I call it the Youth Triple Lock: a ladder through life for every young person aged 18 to 30, built on three hard guarantees. 

The first rung is a Transport Guarantee for under-21s. Young apprentices, care workers and school leavers often pay full fares just to get to work, while many students already receive discounts. A universal travel discount across trams, trains and buses would help young workers reach opportunities and signal that Britain values their contribution. Sweden and Switzerland have youth travel schemes we should mirror.  

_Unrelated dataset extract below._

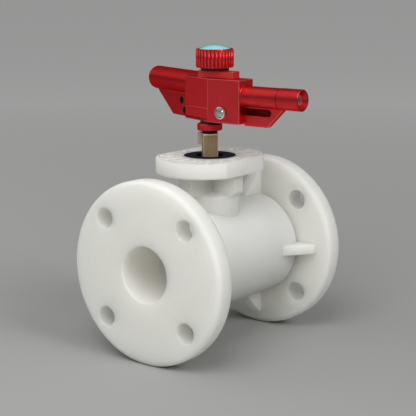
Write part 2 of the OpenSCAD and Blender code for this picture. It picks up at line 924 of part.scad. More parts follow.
module right_web() color("#9e2327") at_ball() {
    difference() {
        rotate([90, 0, 0]) translate([0, 0, -web_t / 2]) linear_extrude(web_t) polygon([
            [block_end, block_z - right_web_drop],
            [right_web_foot, block_z - right_web_drop],
            [right_web_tip, right_bar_z - right_bar_d / 2 + 2],
            [right_web_tip, right_bar_z],
            [block_end, right_bar_z]
        ]);
        on_right_axis() {
            bar_root();
            cylinder(d = right_bar_d, h = right_bar_reach);
            translate([0, 0, sleeve_x]) cylinder(d = sleeve_d, h = sleeve_l);
        }
        translate([0, -web_t / 2 - 1, 0]) {
            pocket_r = (pocket_z[1] - pocket_z[0]) / 2;
            translate([pocket_x[0] - 5, 0, pocket_z[0]])
                cube([pocket_x[1] - pocket_r - pocket_x[0] + 5, pocket_depth + 1, 2 * pocket_r]);
            translate([pocket_x[1] - pocket_r, 0, pocket_z[0] + pocket_r]) rotate([-90, 0, 0])
                cylinder(r = pocket_r, h = pocket_depth + 1);
        }
    }
}

// Button, waist, collar and tail, pushed in against the spring
module lock_button() color("#a9aaa8") at_ball() {
    collar_front = -button_collar_w / 2;
    tail_end = clip_seat + clip_t + 0.6;
    dome_r = (pow(button_r, 2) + pow(button_dome, 2)) / (2 * button_dome);
    translate([button_x, 0, button_z]) {
        intersection() {
            flow_cylinder(button_r, button_front, collar_front - button_waist_l);
            translate([0, button_front + dome_r, 0]) sphere(r = dome_r);
        }
        flow_cylinder(button_waist_r, button_front + 2 * button_dome, tail_end);
        flow_cylinder(button_r, collar_front, -collar_front);
    }
}

// One coil point of the spring, at a share of its length
function coil_point(share, side, sides, r, length) =
    let (turn = 360 * spring_turns * share, lean = 360 * side / sides)
    [
        (r + spring_wire / 2 * cos(lean)) * cos(turn),
        share * length + spring_wire / 2 * sin(lean),
        (r + spring_wire / 2 * cos(lean)) * sin(turn)
    ];

module button_spring() color("#b8b9ba") at_ball() {
    sides = 6;
    steps = 16 * spring_turns;
    start = button_collar_w / 2 + spring_wire / 2 + 0.05;
    length = spring_seat - start - spring_wire / 2 - 0.05;
    r = (button_waist_r + button_r) / 2;
    points = [for (i = [0 : steps], s = [0 : sides - 1]) coil_point(i / steps, s, sides, r, length)];
    walls = [
        for (i = [0 : steps - 1], s = [0 : sides - 1])
            let (next = (s + 1) % sides)
            [i * sides + s, i * sides + next, (i + 1) * sides + next, (i + 1) * sides + s]
    ];
    first = [[for (s = [0 : sides - 1]) sides - 1 - s]];
    last = [[for (s = [0 : sides - 1]) steps * sides + s]];
    translate([button_x, start, button_z]) polyhedron(points, concat(walls, first, last));
}

module button_clip() color("#8a8c8e") at_ball() {
    translate([button_x, 0, button_z]) difference() {
        flow_cylinder(clip_r, clip_seat, clip_seat + clip_t);
        flow_cylinder(button_waist_r, clip_seat - 1, clip_seat + 1 + clip_t);
    }
}

module knob_plate() color("#a42328") at_ball() {
    difference() {
        translate([plate_x[0], -plate_w / 2, plate_z])
            cube([plate_x[1] - plate_x[0], plate_w, plate_h]);
        translate([knob_x, 0, 0]) post(boss_r + 0.1, plate_z - 1, neck_ring_z + 1);
        for (x = plate_screw_x) translate([x, 0, 0]) {
            post(plate_screw_r, plate_z - 1, neck_ring_z + 1);
            post(screw_head_r + 0.15, neck_ring_z - screw_head_h, neck_ring_z + 1);
        }
    }
}

// Screws that hold the plate down, sunk under the knob
module plate_screws() color("#2a2a2c") at_ball() {
    for (x = plate_screw_x) translate([x, 0, 0]) difference() {
        union() {
            post(plate_screw_r, block_top - plate_screw_l, neck_ring_z - screw_head_h);
            post(screw_head_r, neck_ring_z - screw_head_h, neck_ring_z - 0.2);
        }
        translate([0, 0, neck_ring_z - screw_head_h / 2])
            cylinder(d = screw_head_r, h = screw_head_h, $fn = 6);
    }
}

module neck_ring() color("#1a161e") at_ball() {
    translate([knob_x, 0, 0])
        ring(neck_ring_d / 2, boss_r + 0.4, neck_ring_z, neck_ring_h - face_gap);
}

// Fluted knob; its boss passes the plate and turns in it
module knob() color("#a42328") at_ball() {
    edge = 1.2;
    flute_d = PI * knob_d / flute_count * flute_share;
    translate([knob_x, 0, 0]) difference() {
        union() {
            post(knob_d / 2 - edge, knob_z, knob_top);
            post(knob_d / 2, knob_z + edge, knob_top - edge);
            translate([0, 0, knob_z]) cylinder(r1 = knob_d / 2 - edge, r2 = knob_d / 2, h = edge);
            translate([0, 0, knob_top - edge])
                cylinder(r1 = knob_d / 2, r2 = knob_d / 2 - edge, h = edge);
            post(boss_r, block_top - retainer_h, knob_z + 1);
        }
        for (i = [0 : flute_count - 1]) rotate([0, 0, i * 360 / flute_count])
            translate([knob_d / 2, 0, 0])
                translate([0, 0, knob_z - 1]) cylinder(d = flute_d, h = knob_h + 2, $fn = 24);
        post(cap_d / 2, knob_top - cap_seat, knob_top + 1);
        post(plunger_r + face_gap, block_top - retainer_h - 1, plunger_top + 2.5);
    }
}

module knob_cap() color("#7ebfbb") at_ball() {
    dome_r = (pow(cap_d / 2, 2) + pow(cap_rise, 2)) / (2 * cap_rise);
    translate([knob_x, 0, knob_top - cap_seat]) {
        cylinder(d = cap_d, h = cap_seat);
        intersection() {
            translate([0, 0, cap_seat + cap_rise - dome_r]) sphere(r = dome_r);
            cylinder(d = cap_d, h = 3 * cap_rise);
        }
    }
}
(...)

The second rung is an Early Career Savings Guarantee. First, we fix the broken mess of Plan 2 and Plan 5 student loans and give young people room to save. Then we must go further, because as a former regulator, I saw that schemes like LISAs and Help to Buy have simply not delivered. Instead, we need something ruthlessly simple: automatic payroll saving into a ringfenced deposit account, with tax advantages built in from day one. One line on a payslip, growing every month, could do more to restore faith than any Westminster speech.  

In Canada, young people save up to $40,000 tax-free from age 18. In Germany, hundreds of thousands under 25 already watch a home deposit grow in their name. We should make this the British story too. 

The third rung is a Rent-to-Own Pathway for over-25s. Young renters are pouring tens of thousands into rent while being shut out of ownership unless they have family money behind them. Build-to-rent-to-own schemes, drawn from models in Australia and Singapore, could let renters contribute towards a future deposit, backed by government top-ups. Mortgage lenders should also be compelled to treat a strong rental record as hard proof of financial reliability. In short, renting should be a stepping stone to home ownership, not a trap. 

The triple lock told one generation the state would not abandon them. The Youth Triple Lock makes that same promise to the next. Britain’s pensioners did not build this country so their grandchildren could be priced out of it. 

So with over three years left in this Parliament, we have the time and the mandate to do something bold and lasting. We should use it.